> _What you need to do_
Each line from the beginning of the data below through the line containing "along a line." should be repeated exactly, please.
— Start Source material —
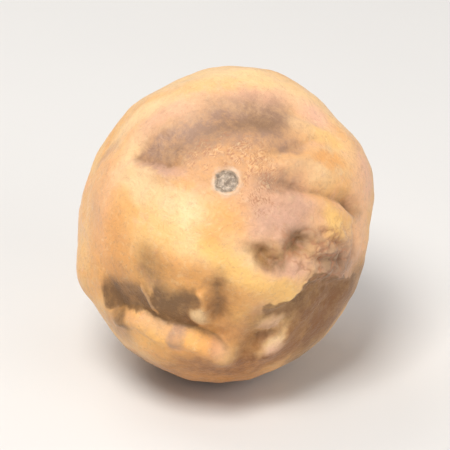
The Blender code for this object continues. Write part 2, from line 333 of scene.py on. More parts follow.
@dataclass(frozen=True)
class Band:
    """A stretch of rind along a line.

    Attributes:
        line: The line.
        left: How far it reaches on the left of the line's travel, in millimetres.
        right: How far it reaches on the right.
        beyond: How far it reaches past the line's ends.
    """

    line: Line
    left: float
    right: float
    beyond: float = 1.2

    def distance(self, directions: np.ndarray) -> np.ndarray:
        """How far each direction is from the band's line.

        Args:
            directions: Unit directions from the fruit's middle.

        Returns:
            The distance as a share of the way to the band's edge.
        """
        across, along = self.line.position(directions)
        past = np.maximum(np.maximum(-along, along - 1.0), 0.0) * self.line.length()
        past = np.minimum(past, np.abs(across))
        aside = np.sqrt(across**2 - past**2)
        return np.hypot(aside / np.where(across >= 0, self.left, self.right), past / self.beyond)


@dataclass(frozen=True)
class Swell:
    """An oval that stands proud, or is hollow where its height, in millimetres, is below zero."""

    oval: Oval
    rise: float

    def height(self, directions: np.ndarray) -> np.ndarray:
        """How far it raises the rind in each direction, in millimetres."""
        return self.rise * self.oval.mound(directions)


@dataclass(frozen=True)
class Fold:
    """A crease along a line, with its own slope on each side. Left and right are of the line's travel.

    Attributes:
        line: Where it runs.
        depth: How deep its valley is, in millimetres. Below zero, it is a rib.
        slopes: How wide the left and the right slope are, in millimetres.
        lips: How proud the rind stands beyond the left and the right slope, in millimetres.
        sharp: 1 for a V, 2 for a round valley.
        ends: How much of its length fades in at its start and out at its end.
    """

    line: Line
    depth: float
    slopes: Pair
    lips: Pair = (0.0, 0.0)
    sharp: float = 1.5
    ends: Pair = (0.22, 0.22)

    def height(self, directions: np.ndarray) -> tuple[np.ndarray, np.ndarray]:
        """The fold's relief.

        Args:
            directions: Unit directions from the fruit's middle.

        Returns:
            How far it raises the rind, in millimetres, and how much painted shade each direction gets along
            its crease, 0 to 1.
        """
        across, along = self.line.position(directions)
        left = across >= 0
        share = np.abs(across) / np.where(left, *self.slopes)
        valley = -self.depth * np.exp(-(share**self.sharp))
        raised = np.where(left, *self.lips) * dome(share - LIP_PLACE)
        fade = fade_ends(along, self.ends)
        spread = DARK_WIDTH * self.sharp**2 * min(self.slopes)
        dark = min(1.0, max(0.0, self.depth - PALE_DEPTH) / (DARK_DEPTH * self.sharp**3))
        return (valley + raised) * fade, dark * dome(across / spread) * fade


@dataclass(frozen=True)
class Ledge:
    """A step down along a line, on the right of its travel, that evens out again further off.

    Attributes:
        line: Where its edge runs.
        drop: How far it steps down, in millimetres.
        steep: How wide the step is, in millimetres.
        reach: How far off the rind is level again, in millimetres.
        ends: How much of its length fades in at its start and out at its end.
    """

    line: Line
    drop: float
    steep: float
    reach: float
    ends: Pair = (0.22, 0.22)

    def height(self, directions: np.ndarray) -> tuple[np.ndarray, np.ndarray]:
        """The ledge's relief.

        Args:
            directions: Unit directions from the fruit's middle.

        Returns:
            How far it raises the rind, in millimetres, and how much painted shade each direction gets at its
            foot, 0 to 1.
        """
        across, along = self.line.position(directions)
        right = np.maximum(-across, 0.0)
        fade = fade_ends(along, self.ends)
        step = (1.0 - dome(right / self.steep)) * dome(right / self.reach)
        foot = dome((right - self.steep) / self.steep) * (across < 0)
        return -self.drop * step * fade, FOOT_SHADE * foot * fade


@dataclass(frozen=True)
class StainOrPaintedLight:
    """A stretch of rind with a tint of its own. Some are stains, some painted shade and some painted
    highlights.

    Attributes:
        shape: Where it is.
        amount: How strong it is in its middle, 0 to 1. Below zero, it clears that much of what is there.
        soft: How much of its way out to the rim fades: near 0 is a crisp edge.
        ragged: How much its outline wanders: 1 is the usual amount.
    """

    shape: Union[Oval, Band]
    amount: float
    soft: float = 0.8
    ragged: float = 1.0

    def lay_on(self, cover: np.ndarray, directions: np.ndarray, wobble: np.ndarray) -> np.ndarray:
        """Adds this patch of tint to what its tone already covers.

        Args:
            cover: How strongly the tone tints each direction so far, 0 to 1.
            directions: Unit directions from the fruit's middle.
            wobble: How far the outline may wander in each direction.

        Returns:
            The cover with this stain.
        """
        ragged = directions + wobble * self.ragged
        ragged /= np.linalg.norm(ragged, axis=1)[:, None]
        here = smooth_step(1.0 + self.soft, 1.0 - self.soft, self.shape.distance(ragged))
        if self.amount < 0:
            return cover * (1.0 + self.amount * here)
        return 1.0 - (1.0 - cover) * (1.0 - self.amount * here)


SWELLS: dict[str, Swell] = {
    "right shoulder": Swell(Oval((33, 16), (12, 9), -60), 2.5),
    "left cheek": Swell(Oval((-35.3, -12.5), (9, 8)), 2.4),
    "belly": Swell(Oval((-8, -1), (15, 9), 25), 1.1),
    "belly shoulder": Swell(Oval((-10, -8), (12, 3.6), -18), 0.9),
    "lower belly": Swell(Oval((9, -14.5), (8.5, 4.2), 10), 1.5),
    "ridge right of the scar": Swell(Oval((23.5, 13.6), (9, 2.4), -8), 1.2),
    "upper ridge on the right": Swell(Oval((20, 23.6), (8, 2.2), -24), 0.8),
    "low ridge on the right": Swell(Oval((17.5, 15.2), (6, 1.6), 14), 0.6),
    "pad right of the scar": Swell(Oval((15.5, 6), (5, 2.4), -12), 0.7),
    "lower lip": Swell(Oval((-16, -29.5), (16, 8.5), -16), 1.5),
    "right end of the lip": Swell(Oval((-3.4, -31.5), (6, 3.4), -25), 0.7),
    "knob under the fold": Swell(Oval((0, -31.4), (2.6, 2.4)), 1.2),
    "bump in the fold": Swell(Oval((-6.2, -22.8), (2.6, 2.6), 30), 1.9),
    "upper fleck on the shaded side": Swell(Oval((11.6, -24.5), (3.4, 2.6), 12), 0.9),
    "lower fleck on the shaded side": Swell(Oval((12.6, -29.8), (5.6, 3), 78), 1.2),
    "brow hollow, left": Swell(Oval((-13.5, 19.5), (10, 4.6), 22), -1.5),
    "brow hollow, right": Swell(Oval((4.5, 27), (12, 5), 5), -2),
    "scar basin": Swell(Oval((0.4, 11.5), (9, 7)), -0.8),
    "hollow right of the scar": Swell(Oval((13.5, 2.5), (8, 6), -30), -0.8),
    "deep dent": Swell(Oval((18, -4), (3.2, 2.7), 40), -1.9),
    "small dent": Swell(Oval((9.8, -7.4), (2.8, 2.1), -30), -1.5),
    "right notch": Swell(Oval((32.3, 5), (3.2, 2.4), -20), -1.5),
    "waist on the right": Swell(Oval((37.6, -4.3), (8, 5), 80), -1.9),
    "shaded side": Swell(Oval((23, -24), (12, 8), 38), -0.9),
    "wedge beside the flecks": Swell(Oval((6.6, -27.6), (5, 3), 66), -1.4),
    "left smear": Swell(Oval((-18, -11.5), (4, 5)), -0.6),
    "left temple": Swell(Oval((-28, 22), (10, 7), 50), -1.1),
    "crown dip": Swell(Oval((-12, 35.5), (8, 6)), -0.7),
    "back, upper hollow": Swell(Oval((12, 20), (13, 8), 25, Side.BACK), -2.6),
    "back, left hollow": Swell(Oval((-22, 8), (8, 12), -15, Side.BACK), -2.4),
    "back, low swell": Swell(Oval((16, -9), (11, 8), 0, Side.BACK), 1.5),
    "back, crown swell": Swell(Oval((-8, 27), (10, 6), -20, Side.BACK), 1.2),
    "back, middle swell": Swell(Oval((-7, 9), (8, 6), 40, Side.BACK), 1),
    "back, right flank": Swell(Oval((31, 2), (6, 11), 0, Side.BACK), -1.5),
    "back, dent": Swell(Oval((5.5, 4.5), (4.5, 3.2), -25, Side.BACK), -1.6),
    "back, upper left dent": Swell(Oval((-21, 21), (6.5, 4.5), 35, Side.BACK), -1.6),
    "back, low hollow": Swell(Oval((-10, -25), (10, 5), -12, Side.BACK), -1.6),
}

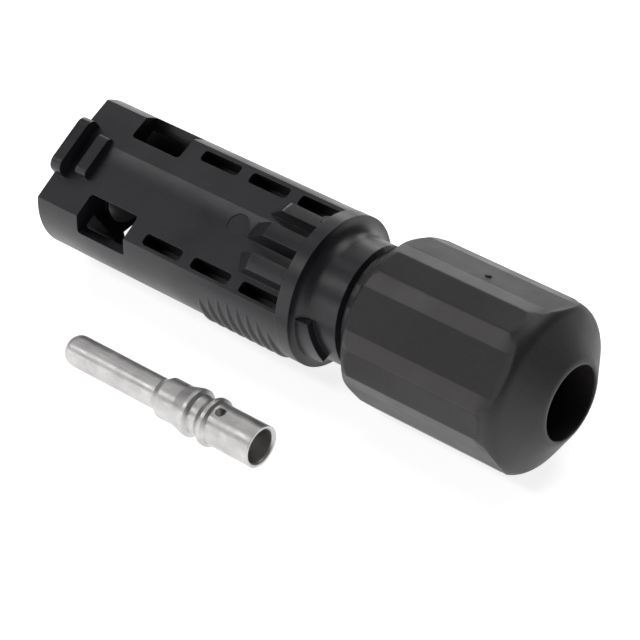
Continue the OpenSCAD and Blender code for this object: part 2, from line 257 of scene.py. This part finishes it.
— End Source material —
> _Task output_
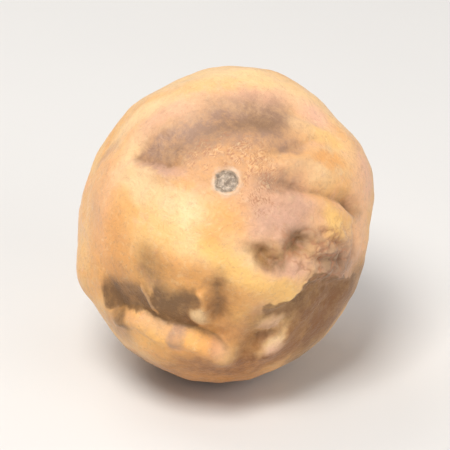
The Blender code for this object continues. Write part 2, from line 333 of scene.py on. More parts follow.
@dataclass(frozen=True)
class Band:
    """A stretch of rind along a line.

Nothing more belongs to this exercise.